The synthetic tryptamine 5-MeO-MiPT, a hallucinogenic drug recently abused in Germany and Switzerland, was identified in a case of intoxication involving a naked, agitated, and aggressive man. Metabolites were characterized in pooled human liver microsomes, blood, and urine using LC–HRMS/MS. Seven phase I metabolites were found in vitro; four in blood and seven in urine. The most abundant metabolites resulted from demethylation and hydroxylation. Blood concentration was 160 ng/mL; urine concentration was 3380 ng/mL. Cocaine, cocaethylene, methylphenidate, and ritalinic acid were also detected in urine. Four metabolites—5-MeO-NiPT, 5-OH-MiPT, 5-MeO-MiPT-N-oxide, and OH-5-MeO-MiPT—are recommended as biomarkers for detecting consumption.
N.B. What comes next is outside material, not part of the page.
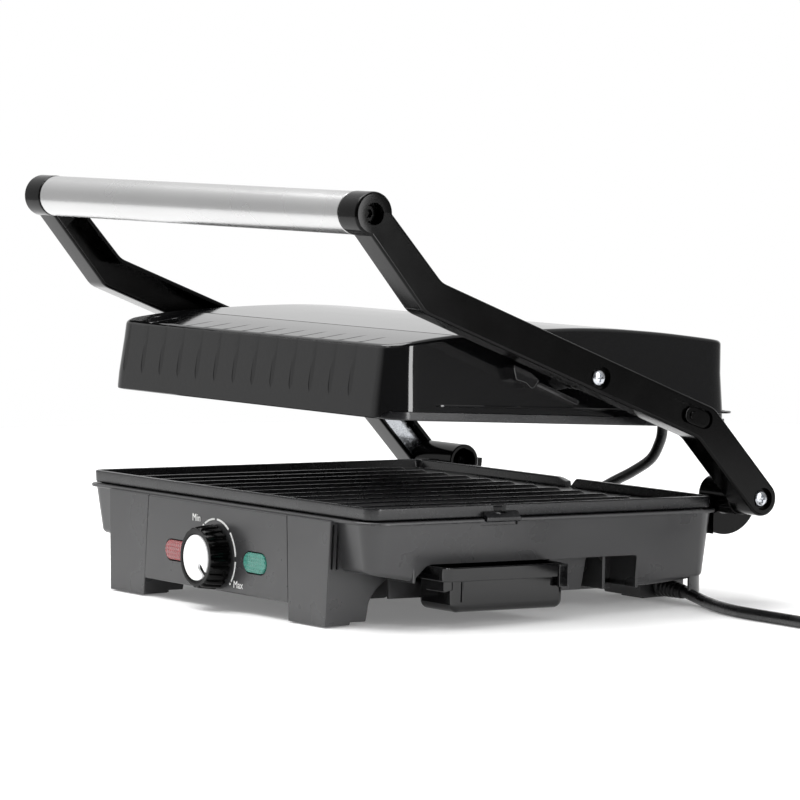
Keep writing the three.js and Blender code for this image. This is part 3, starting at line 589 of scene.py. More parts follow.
@dataclass(frozen=True)
class Finish:
    """One material: what it is made of, how its surface was made, and what that gives the eye."""

    name: str
    colour: str
    roughness: float
    metallic: float = 0.0
    ior: float = 1.5
    variation: float = 0.15  # share by which the roughness wanders
    cloud_mm: float = 30.0  # size of that wandering
    grain_mm: float = 0.0  # size of the surface's grain; 0 for none
    grain_depth: float = 0.0  # height of the grain, in millimetres
    stretch: tuple[float, float, float] = (1.0, 1.0, 1.0)  # draws the grain out along an axis
    fleck: str = ""  # colour of sprinkled flecks
    fleck_mm: float = 1.0
    fleck_share: float = 0.0
    coat: float = 0.0
    facet_mm: float = 0.0  # pitch of moulded prisms behind the surface; 0 for none
    glow: float = 0.0  # light that the surface gives off

    def material(self) -> bpy.types.Material:
        """The material, made once and then shared.

        Returns:
            The material of this finish.
        """
        known = bpy.data.materials.get(self.name)
        if known:
            return known
        made = bpy.data.materials.new(self.name)
        made.use_nodes = True
        tree = made.node_tree
        shader = tree.nodes["Principled BSDF"]
        shader.inputs["Metallic"].default_value = self.metallic
        shader.inputs["IOR"].default_value = self.ior
        shader.inputs["Coat Weight"].default_value = self.coat
        shader.inputs["Emission Color"].default_value = linear(self.colour)
        shader.inputs["Emission Strength"].default_value = self.glow
        place = node(tree, "ShaderNodeTexCoord").outputs["Object"]
        self.tint(tree, shader, place)
        clouds = node(tree, "ShaderNodeTexNoise", {
            "Vector": place, "Scale": per_metre(self.cloud_mm), "Detail": 4.0})
        low, high = self.roughness * (1 - self.variation), self.roughness * (1 + self.variation)
        spread = node(tree, "ShaderNodeMapRange", {
            "Value": clouds.outputs["Fac"], "From Min": 0.3, "From Max": 0.7, "To Min": low, "To Max": high})
        tree.links.new(spread.outputs["Result"], shader.inputs["Roughness"])
        if self.grain_mm > 0:
            drawn = node(tree, "ShaderNodeMapping", {"Vector": place, "Scale": self.stretch})
            grain = node(tree, "ShaderNodeTexNoise", {
                "Vector": drawn.outputs["Vector"], "Scale": per_metre(self.grain_mm), "Detail": 3.0})
            bump = node(tree, "ShaderNodeBump", {
                "Height": grain.outputs["Fac"], "Distance": self.grain_depth * MM, "Strength": 1.0})
            tree.links.new(bump.outputs["Normal"], shader.inputs["Normal"])
        if self.facet_mm > 0:
            tree.links.new(self.prisms(tree, place), shader.inputs["Normal"])
        return made

    def prisms(self, tree: bpy.types.NodeTree, place: bpy.types.NodeSocket) -> bpy.types.NodeSocket:
        """Rows of small pyramids across the width and the height.

        Args:
            tree: the material's nodes.
            place: where on the piece a point is.

        Returns:
            The bumped normal.
        """
        parts = node(tree, "ShaderNodeSeparateXYZ", {0: place})
        half = self.facet_mm * MM / 2
        rows = [node(tree, "ShaderNodeMath", {0: parts.outputs[axis], 1: half}, operation="PINGPONG").outputs[0]
                for axis in ("X", "Z")]
        height = node(tree, "ShaderNodeMath", {0: rows[0], 1: rows[1]}, operation="MINIMUM")
        bump = node(tree, "ShaderNodeBump", {"Height": height.outputs[0], "Distance": 0.8, "Strength": 0.8})
        return bump.outputs["Normal"]

    def tint(self, tree: bpy.types.NodeTree, shader: bpy.types.Node, place: bpy.types.NodeSocket) -> None:
        """Colours the surface, with slow variation and any flecks.

        Args:
            tree: the material's nodes.
            shader: its principled shader.
            place: where on the piece a point is.
        """
        base = linear(self.colour)
        darker = tuple(c * 0.82 for c in base[:3]) + (1.0,)
        patches = node(tree, "ShaderNodeTexNoise", {"Vector": place, "Scale": per_metre(self.cloud_mm * 1.7)})
        colour = blend(tree, patches.outputs["Fac"], darker, base)
        if self.fleck:
            cells = node(tree, "ShaderNodeTexVoronoi", {"Vector": place, "Scale": per_metre(self.fleck_mm)})
            chosen = node(tree, "ShaderNodeMath", {0: cells.outputs["Distance"], 1: self.fleck_share},
                          operation="LESS_THAN")
            colour = blend(tree, chosen.outputs[0], colour, linear(self.fleck))
        tree.links.new(colour, shader.inputs["Base Color"])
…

Investigating the ability of the microbial model Cunninghamella elegans for the metabolism of synthetic tryptamines

Drug Testing and Analysis November 21, 2018 Katharina Elisabeth Grafinger, Andreas Wilke, Stefan König et al. 15 citations

A fungus, Cunninghamella elegans, can mimic human drug metabolism and was tested on four tryptamines: DMT, 4-HO-MET, 5-MeO-DALT, and 5-MeO-MiPT. After 72 hours of incubation, the fungus performed key biotransformation steps like hydroxylation, N-oxide formation, carboxylation, deamination, and demethylation. On average, 63% of phase I metabolites previously reported in the literature were also produced by C. elegans, along with some unique metabolites. The findings suggest C. elegans is a useful complementary model for studying the metabolism of natural and synthetic tryptamines, especially given the lack of pharmacological data for new psychoactive substances.

Study of the in vitro and in vivo metabolism of 4-HO-MET

Forensic Science International July 4, 2018 Pia Simona Bruni, Katharina Elisabeth Grafinger, Susanne Nussbaumer et al. 13 citations

4-Hydroxy-N-methyl-N-ethyltryptamine (4-HO-MET), a new psychoactive substance structurally similar to serotonin, is a serotonergic hallucinogen. To enable forensic urine analysis, its biotransformation was studied using pooled human liver microsomes and three authentic urine samples. Twelve different in vitro and four in vivo metabolites were identified. In vitro, major biotransformation steps included mono- or dihydroxylation, demethylation, demethylation with monohydroxylation, carboxylic acid formation, deethylation, and oxidative deamination. In vivo, monohydroxylation and glucuronidation were observed. A metabolic pathway was proposed. For forensic urine analysis, the N-oxide metabolite, HO-alkyl metabolite, glucuronides of 4-HO-MET, and the parent compound are recommended as target compounds.

In vitro phase I metabolism of three phenethylamines 25D‐NBOMe, 25E‐NBOMe and 25N‐NBOMe using microsomal and microbial models

Drug Testing and Analysis July 3, 2018 Katharina Elisabeth Grafinger, Katja Stahl, Andreas Wilke et al. 13 citations

The metabolism of three hallucinogenic phenethylamines—25D-NBOMe, 25E-NBOMe, and 25N-NBOMe—was investigated using pooled human liver microsomes (pHLM) and the fungus Cunninghamella elegans. In pHLM, 36, 26, and 24 phase I metabolites were identified for 25D-NBOMe, 25E-NBOMe, and 25N-NBOMe, respectively; in C. elegans, 14, 11, and 9 metabolites were found. Major biotransformation steps included oxidative deamination, N-dealkylation, O-demethylation, hydroxylation, and oxidation of alcohols. Unique metabolites included N-oxide and hydroxylamine derivatives, reported for the first time for NBOMe compounds. C. elegans produced all main biotransformation steps observed in human microsomes, suggesting its potential as a model for studying new psychoactive substances.